A discricionariedade do poder disciplinar não deve ir além dos limites pré-estabelecidos a fim de se tolerar que o administrador público competente puna arbitrariamente seus subordinados sem respeito à forma prevista em lei (due process of law); deve manter, ao contrário, ponderação no ato impositivo da penalidade, obedecendo à proporcionalidade e razoabilidade na dosimetria e na escolha do tipo da sanção aplicada.

O devido processo legal representa uma garantia fundamental do cidadão que sustenta o Estado Democrático de Direito à medida que condiciona a limitação ou perdimento de direito.
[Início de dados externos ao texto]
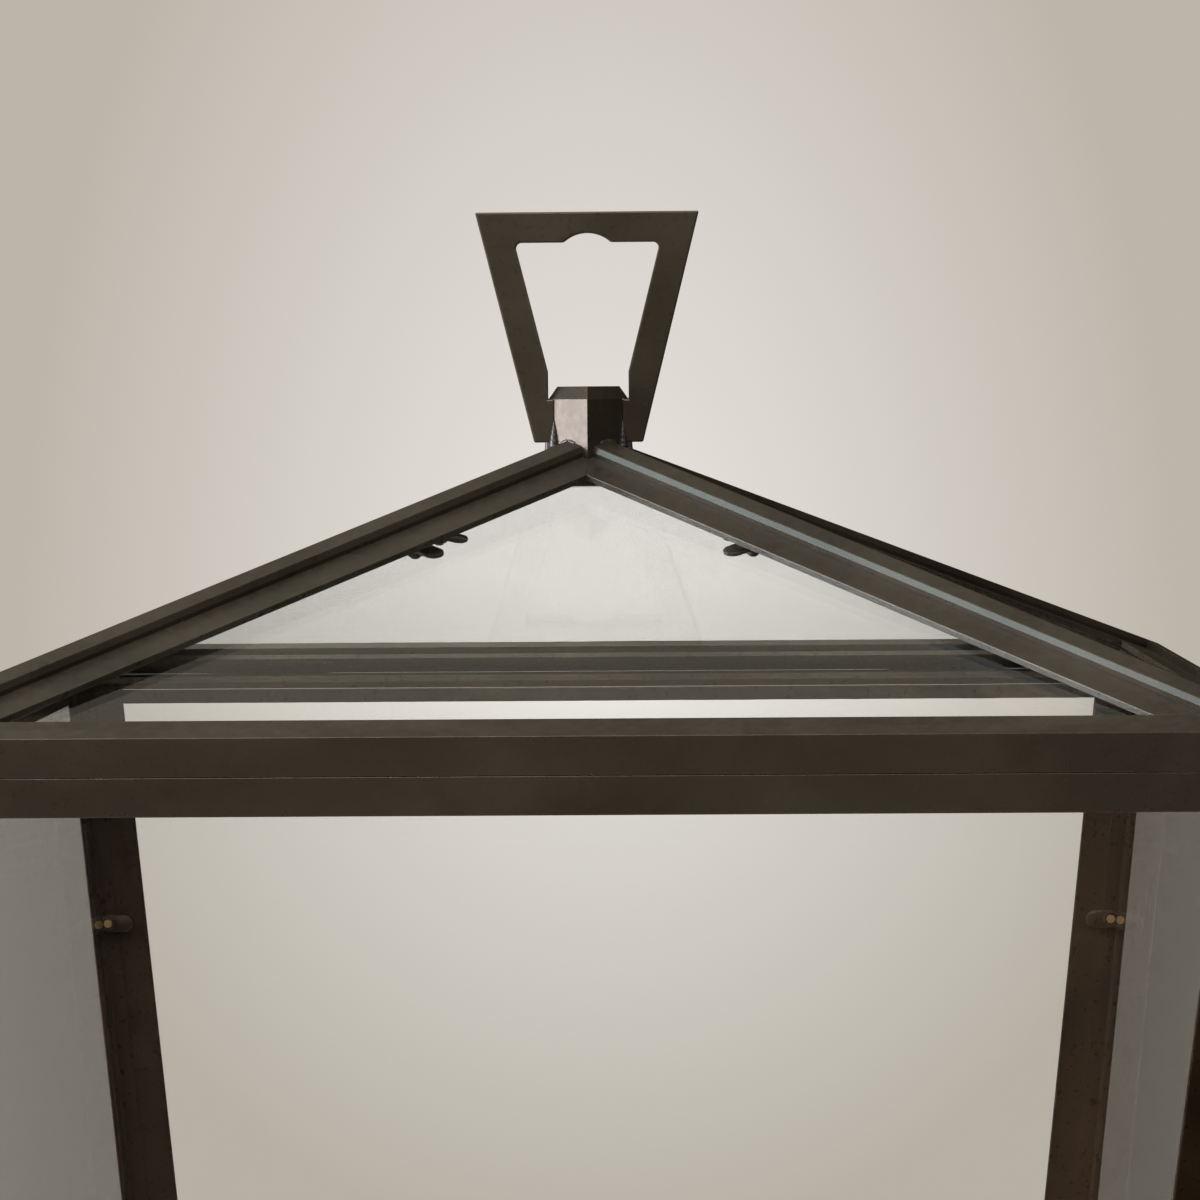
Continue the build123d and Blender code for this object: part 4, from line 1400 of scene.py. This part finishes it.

Induvidoso que a aplicação de penalidade por desvio ou infração aos deveres funcionais deve ser resultado de investigação administrativa fulcrada em procedimento formal em que se assegure a garantia constitucional à ampla defesa e ao contraditório, com amparo nos incisos LIV e LV, do art. 5º, da CF.

O ato punitivo afigura-se, portanto, ilegal caso não seja precedido de um procedimento disciplinar específico para apurar a falta funcional.